I’m not going to cover much of the software and tech that were present here as you can pretty much google “hot data startups” and you’ll get a list of them there. However, what I found most interesting were some of the talks I attended and what they taught me about my current role as a data engineer in a company.
Sidenote: I’m not going to talk about everything that was in the talks as I don’t want to steal the speakers’ thunders.
To summarise, data is inherently about people.
That is stolen from Kat Holmes’ “Why Your Data Strategy Isn’t Working”, a brilliant talk albeit with a clickbait-y title. However, Holmes most certainly lived up to the title. She dived into 12 common reasons as to why a company’s data strategy may not produce the desired outcomes it set out to do. I’m hoping it gets uploaded someday as I’ll definitely be tuning into it again. One of my favourite key points was regarding how companies are either “too tech centric” or “not tech centric enough” and both can be valid reasons for an unsuccessful data team. Holmes’ point about it being all about people really came clear here, focussing too much on data technology is not a silver bullet to data problems, sometimes people just want something simple that just does a “good enough” job. A well defined balance between making sure the tech is just right to automate the time consuming stuff (like governance) but not too all encompassing so that weeks are spent developing a solution that may not even be useful is key. And it’s very easy to get caught up in the latter. This also ties in neatly to another point she makes about how some companies are “too absolutist” in their data quality checks. Completely accurate and clean data is always the goal and data work should strive to reach it, but data doesn’t have to be completely accurate to derive insights. Getting caught up in making sure that every single row in the database or ensuring that every metric is accurate to the 0.001% can eat away at time spent doing more productive things. However, this isn’t to be taken lightly, battles should be picked carefully. This shouldn’t be applied to every metric or every piece of data.

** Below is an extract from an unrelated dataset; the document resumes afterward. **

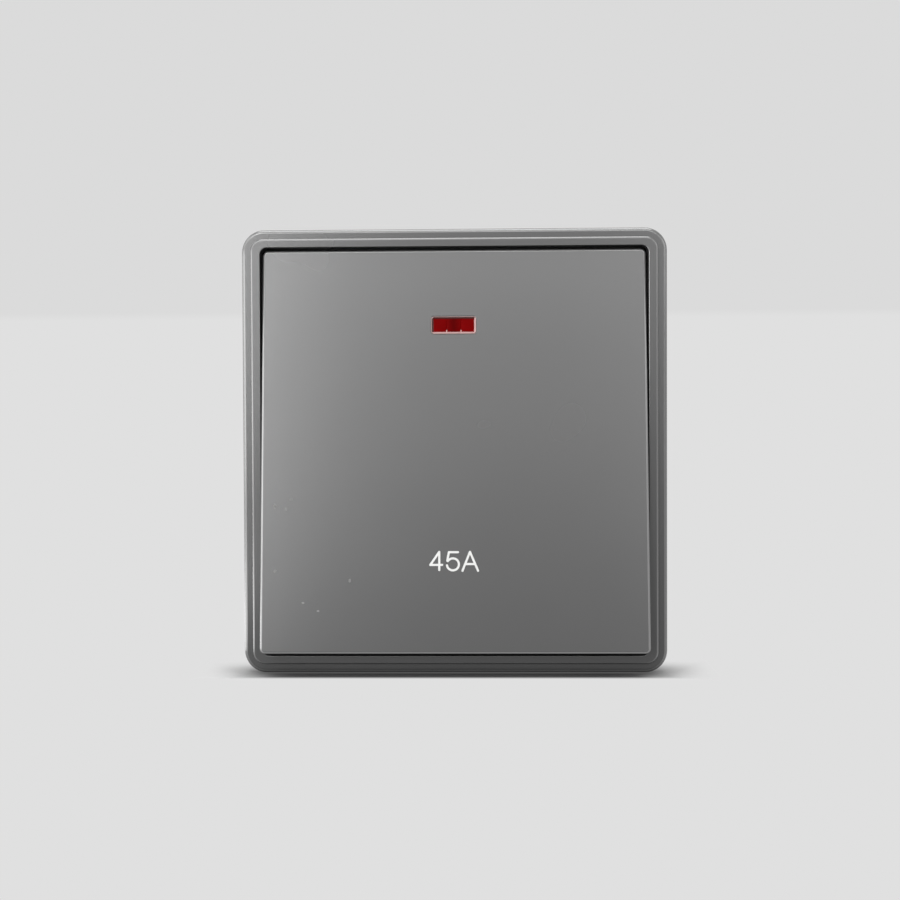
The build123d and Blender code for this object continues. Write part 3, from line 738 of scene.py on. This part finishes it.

On the topic of data teams, Starburst ran two talks about Data Mesh, hosted by Andy Mott. This a more recent paradigm for organising data teams and Mott succinctly explained the main principles behind it. In essence, it’s all about domains and making them responsible for the data they ingest, process, and serve (i.e. the microservices of data). What is a domain you ask? Well, that’s where the definitions get a little less concrete. A domain can be aligned to the company in several ways. They can be aligned to how data is produced and its origins, how the data is aggregated and organised (e.g. customer 360 view), or how the data is consumed. One thing remains clear though, they should mirror the functions of the business itself. For example, a business has a marketing department, and there could be a marketing data team that sits alongside them that ingests their data, processes it, and then serves it for other data stakeholders to use.
Following on from this, Lydia Collett’s talk on The Power of Community was all about how to foster a community of “data lovers” in a company or data experts that aren’t necessarily part of the data team. She goes on to describe her own journey of doing this at John Lewis and her learnings along the way. One key thing she mentioned is how this can further the data team’s data literacy agenda and enable teams to derive their own insights with data.
Coming on to one of my favourite talks of all and it’s (almost) not about data. The English Institute of Sport ran a talk on using data effectively to improve their Olympic and Paralympic athletes, hosted by Joshua Wass. He did a deep dive into how the data team and different departments at the EIS brainstormed how to use the data that was being collected in a more meaningful and impactful way. Wass went on to describe the process of “creative brainstorming”:
- “braindumping”: where any and all ideas are written down on paper
- stipulations: where actions like reverse and substitute are applied to these ideas to transform them into potential new ones
- force fitting: where these new stipulated ideas are fitted to themes including silly themes and themes relevant to the project
- impact and time assessments: where the real world kicks in and these ideas are then categorised by their impact and timelines
- prioritisation: where the choosing is finally done and the final ideas are then prioritised by importance
Being an engineer at heart, I’m all about tech and using tech to do things. However, Wass really opened my eyes to how creatively data can be used and how getting people more involved with data can be done easily.
And saving the best until last, Tim Harford’s How We Fool Ourselves was the final keynote talk of the two days where Harford described the Han van Meegeren forgery of the Supper at Emmaus story. “People forecast what they want to see” is the main takeaway from Harford’s talk, the idea of wishful thinking or “motivated reasoning” and how it is a primary factor of how people deal with and respond to data. As much as we like to think we’re “above data biases” in the data industry, that’s simply not true and both the data teams and those who use data are subject to falling into that same line of thought. Some have an aim of reaching a conclusion and will cherry pick / interpret the data presented to them to achieve this.
To conclude, I’m glad I went. My biggest takeaway from the talks I saw was that people are what matter most with data, not technology, not cool software, just people. There seems to be an overall attitude of “moving the data closer to the people that need it” and this can be seen in data mesh’s decentralised approach to keeping data within the domains that produce it. Data literacy is another key point, both Collett and Holmes addressed this in their talks and creative brainstorming can’t be done without some form of data understanding. There is definitely a lot to unpack here and I’m going to be using some of my learnings going forward with my career.